◆ **EXERCISE AIM**
Give back the lines exactly, from the first one to the line with "FRONT_REVEAL = 0.0132", both ends included.
----
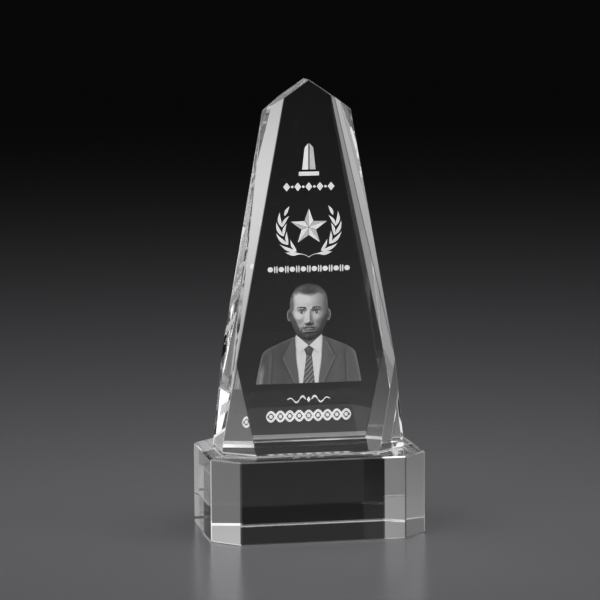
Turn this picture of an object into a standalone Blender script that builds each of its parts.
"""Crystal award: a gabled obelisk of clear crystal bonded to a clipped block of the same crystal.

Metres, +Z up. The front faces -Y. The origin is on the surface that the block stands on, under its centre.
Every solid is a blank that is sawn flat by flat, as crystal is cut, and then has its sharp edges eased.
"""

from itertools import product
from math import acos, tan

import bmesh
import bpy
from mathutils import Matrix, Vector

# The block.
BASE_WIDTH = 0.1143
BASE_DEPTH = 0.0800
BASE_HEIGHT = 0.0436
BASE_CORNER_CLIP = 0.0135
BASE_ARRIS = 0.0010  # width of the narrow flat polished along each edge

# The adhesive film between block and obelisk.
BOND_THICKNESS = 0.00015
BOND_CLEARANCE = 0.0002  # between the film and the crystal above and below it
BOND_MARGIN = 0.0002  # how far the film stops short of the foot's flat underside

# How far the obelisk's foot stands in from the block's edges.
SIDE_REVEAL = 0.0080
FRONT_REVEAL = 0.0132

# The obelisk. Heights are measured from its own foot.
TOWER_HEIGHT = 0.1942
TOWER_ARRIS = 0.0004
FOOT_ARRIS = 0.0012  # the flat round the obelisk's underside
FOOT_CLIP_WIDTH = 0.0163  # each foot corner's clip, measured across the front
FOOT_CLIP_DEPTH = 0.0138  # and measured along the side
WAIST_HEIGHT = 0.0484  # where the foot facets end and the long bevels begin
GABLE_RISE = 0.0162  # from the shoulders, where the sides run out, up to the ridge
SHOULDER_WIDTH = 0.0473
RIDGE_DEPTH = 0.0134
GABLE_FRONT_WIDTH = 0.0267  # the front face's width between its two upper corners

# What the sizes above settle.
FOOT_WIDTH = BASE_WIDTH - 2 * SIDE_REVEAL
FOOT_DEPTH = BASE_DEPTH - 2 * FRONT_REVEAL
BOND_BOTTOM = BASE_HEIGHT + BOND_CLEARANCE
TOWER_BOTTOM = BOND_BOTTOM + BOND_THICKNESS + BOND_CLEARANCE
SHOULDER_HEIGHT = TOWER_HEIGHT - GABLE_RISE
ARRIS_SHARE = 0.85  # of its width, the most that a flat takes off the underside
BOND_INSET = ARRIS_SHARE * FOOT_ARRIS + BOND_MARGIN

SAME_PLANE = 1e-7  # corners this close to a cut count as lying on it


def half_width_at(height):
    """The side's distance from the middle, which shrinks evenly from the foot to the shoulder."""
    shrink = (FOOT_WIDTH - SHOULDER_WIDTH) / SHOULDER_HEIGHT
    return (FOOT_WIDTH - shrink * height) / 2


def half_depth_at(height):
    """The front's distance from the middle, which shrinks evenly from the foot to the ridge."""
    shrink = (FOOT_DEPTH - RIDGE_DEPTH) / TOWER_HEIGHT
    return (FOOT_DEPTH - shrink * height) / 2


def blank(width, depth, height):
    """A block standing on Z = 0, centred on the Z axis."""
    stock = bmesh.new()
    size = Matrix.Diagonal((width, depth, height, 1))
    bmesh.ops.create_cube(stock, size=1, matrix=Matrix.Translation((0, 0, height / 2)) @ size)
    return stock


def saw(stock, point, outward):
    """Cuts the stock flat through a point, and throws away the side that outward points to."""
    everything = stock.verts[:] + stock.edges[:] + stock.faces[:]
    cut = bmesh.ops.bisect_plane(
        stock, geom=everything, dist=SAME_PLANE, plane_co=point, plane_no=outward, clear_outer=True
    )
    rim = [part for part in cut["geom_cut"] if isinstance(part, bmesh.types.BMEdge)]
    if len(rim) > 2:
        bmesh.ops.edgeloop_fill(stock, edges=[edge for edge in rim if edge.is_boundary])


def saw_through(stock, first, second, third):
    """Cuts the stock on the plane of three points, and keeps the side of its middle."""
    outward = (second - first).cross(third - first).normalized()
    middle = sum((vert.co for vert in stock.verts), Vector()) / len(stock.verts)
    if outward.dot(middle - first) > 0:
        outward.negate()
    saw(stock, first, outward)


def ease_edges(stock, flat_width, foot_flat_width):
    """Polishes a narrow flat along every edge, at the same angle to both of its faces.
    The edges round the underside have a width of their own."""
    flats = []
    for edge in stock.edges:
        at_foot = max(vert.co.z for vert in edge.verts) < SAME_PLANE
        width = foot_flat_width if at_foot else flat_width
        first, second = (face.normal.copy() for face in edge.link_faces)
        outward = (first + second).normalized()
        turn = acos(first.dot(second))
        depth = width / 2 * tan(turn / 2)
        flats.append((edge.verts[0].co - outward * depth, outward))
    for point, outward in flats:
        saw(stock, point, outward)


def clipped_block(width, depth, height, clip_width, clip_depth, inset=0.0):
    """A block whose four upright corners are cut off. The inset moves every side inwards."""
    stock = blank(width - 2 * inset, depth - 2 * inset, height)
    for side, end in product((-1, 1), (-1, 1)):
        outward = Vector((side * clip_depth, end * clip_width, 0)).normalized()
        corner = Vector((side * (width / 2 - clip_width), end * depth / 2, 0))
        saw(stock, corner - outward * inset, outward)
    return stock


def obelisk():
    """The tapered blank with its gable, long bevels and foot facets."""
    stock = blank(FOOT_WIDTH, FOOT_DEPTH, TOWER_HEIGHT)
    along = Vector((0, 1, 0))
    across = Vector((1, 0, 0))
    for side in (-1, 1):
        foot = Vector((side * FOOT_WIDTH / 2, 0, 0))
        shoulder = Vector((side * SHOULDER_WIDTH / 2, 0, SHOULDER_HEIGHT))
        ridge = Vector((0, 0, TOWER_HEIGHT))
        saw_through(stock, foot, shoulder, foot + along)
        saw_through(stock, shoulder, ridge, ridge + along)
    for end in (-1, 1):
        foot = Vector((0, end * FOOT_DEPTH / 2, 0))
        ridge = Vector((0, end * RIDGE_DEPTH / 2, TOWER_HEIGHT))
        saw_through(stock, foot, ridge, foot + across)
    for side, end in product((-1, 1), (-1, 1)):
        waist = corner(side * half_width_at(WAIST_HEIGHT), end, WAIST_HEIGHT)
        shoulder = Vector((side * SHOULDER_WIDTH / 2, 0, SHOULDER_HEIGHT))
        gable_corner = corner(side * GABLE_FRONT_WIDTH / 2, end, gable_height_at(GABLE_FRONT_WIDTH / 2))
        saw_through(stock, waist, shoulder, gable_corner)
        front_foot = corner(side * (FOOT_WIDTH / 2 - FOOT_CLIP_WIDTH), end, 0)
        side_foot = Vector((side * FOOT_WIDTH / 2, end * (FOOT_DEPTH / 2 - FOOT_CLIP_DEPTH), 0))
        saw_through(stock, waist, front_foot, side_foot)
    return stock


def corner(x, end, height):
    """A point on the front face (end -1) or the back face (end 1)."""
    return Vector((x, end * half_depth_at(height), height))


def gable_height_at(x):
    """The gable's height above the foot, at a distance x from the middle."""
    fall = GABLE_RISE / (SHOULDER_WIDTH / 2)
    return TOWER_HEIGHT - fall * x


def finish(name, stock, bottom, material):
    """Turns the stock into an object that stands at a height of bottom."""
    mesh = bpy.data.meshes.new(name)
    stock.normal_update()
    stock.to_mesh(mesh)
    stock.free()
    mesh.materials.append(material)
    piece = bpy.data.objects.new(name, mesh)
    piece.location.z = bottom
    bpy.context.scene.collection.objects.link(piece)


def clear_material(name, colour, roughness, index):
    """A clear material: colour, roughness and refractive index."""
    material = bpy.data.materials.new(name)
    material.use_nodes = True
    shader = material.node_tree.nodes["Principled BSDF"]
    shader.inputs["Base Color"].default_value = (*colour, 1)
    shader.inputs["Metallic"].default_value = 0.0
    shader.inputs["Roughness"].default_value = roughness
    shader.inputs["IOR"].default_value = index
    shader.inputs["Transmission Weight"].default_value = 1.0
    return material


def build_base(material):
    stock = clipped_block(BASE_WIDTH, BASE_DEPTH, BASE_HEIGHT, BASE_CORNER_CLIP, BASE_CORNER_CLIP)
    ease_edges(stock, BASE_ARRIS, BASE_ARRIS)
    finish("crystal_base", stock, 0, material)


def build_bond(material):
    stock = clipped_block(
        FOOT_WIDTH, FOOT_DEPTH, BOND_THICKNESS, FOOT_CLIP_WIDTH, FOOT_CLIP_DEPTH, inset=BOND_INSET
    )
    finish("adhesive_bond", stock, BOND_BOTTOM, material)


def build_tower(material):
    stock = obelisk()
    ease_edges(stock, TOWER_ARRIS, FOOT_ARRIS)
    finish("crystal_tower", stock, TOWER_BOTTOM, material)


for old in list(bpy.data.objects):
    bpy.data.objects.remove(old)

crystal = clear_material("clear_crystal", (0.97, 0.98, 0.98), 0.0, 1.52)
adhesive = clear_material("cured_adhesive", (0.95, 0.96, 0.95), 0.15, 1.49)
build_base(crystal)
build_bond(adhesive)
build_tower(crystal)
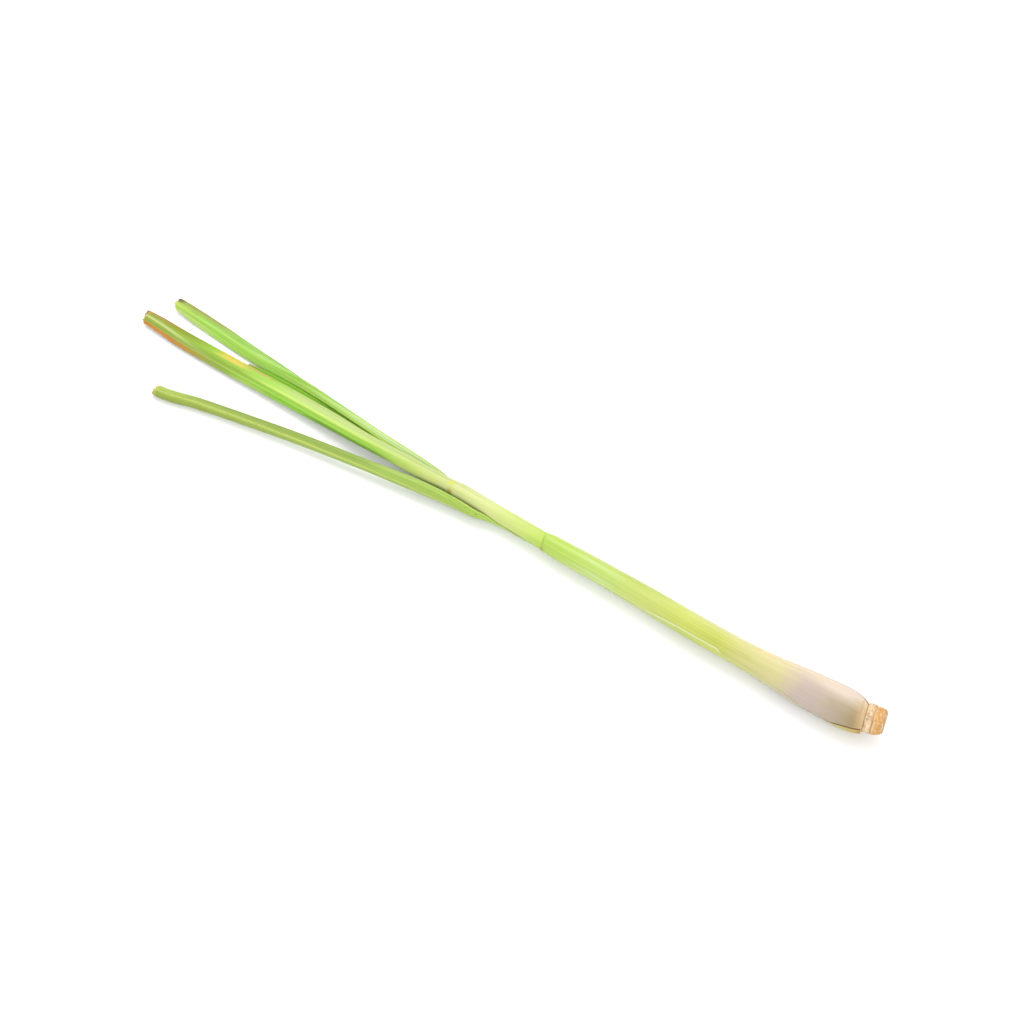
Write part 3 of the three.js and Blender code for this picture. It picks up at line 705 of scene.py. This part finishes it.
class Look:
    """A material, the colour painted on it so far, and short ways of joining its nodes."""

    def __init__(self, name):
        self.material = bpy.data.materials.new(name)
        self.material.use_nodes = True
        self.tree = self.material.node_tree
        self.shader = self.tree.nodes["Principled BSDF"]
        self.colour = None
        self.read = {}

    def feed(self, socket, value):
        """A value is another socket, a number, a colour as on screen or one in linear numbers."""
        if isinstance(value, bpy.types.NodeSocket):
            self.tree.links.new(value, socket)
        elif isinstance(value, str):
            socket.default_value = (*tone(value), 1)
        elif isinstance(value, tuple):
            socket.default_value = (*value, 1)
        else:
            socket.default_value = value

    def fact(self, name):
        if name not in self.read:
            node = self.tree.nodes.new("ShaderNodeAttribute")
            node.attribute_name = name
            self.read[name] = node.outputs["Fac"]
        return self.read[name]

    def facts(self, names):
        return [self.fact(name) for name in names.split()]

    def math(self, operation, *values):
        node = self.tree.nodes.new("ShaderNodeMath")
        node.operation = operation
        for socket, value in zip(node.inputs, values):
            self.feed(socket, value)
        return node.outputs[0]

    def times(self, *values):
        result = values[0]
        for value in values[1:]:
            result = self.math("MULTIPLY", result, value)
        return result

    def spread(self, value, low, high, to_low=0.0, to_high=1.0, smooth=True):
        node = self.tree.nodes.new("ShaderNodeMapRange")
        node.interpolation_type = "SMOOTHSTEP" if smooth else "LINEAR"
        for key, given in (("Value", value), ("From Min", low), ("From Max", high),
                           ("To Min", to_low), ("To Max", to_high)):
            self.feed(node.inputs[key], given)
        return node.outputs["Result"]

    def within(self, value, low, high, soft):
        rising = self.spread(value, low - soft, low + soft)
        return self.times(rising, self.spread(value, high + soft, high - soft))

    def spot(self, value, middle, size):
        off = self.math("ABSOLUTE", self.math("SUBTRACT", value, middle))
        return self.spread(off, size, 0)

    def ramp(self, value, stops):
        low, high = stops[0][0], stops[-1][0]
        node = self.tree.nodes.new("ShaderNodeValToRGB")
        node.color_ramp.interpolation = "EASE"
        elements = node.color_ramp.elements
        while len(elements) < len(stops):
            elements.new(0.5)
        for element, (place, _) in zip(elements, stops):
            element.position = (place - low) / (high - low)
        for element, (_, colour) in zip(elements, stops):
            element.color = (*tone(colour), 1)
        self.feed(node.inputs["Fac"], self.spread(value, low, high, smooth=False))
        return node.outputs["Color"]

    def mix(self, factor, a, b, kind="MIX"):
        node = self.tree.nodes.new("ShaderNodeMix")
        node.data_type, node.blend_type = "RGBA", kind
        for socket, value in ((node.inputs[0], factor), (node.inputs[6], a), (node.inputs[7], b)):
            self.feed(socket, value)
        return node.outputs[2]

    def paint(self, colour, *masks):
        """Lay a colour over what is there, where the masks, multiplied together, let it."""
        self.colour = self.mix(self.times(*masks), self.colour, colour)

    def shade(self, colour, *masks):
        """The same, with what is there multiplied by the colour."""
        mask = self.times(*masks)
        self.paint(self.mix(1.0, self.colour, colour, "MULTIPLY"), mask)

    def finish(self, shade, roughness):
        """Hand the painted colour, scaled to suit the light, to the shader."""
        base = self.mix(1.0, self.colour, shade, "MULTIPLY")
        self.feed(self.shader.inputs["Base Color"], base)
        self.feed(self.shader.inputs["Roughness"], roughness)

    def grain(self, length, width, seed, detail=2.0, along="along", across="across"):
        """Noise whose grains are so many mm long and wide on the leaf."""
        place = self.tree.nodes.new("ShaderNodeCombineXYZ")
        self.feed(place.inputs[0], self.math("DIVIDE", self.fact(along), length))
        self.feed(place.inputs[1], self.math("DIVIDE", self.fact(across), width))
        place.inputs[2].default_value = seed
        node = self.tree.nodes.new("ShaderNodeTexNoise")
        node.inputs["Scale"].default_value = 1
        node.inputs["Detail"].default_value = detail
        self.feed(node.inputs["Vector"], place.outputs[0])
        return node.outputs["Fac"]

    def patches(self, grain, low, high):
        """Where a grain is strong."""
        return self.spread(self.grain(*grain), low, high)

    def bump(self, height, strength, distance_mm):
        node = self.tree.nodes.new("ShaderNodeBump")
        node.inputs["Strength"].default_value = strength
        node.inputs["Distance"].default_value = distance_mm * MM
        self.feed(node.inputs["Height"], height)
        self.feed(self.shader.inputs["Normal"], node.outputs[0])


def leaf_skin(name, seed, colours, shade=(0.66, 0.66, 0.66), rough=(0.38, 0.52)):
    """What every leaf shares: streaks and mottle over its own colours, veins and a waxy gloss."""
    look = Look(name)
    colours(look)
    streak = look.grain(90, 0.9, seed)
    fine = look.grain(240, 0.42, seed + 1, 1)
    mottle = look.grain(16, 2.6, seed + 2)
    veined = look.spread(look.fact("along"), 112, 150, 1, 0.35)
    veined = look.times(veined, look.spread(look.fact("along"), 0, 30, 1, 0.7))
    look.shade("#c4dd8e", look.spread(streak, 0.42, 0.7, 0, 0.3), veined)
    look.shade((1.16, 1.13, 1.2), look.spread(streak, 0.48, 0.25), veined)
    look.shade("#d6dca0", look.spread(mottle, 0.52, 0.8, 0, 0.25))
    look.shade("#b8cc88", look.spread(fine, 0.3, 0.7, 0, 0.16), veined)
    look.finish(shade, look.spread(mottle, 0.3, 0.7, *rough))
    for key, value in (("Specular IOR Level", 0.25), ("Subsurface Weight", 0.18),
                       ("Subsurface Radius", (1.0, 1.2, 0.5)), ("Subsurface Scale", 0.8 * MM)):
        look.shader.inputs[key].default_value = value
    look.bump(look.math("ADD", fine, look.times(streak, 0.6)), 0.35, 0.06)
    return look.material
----
◆ **THE RESPONSE**
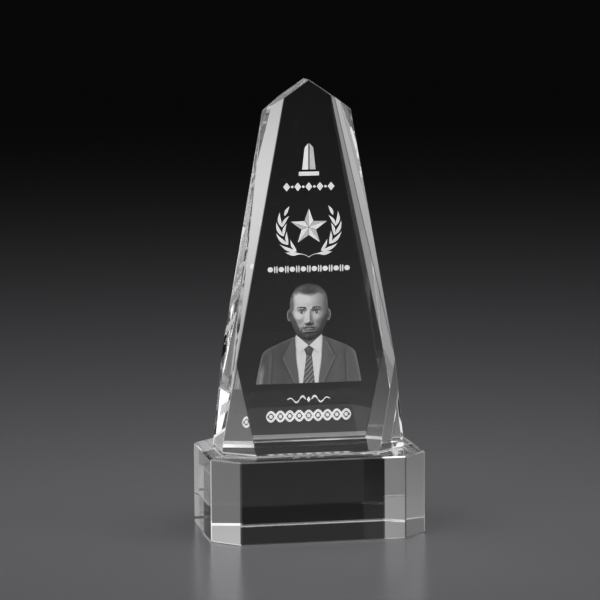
Turn this picture of an object into a standalone Blender script that builds each of its parts.
"""Crystal award: a gabled obelisk of clear crystal bonded to a clipped block of the same crystal.

Metres, +Z up. The front faces -Y. The origin is on the surface that the block stands on, under its centre.
Every solid is a blank that is sawn flat by flat, as crystal is cut, and then has its sharp edges eased.
"""

from itertools import product
from math import acos, tan

import bmesh
import bpy
from mathutils import Matrix, Vector

# The block.
BASE_WIDTH = 0.1143
BASE_DEPTH = 0.0800
BASE_HEIGHT = 0.0436
BASE_CORNER_CLIP = 0.0135
BASE_ARRIS = 0.0010  # width of the narrow flat polished along each edge

# The adhesive film between block and obelisk.
BOND_THICKNESS = 0.00015
BOND_CLEARANCE = 0.0002  # between the film and the crystal above and below it
BOND_MARGIN = 0.0002  # how far the film stops short of the foot's flat underside

# How far the obelisk's foot stands in from the block's edges.
SIDE_REVEAL = 0.0080
FRONT_REVEAL = 0.0132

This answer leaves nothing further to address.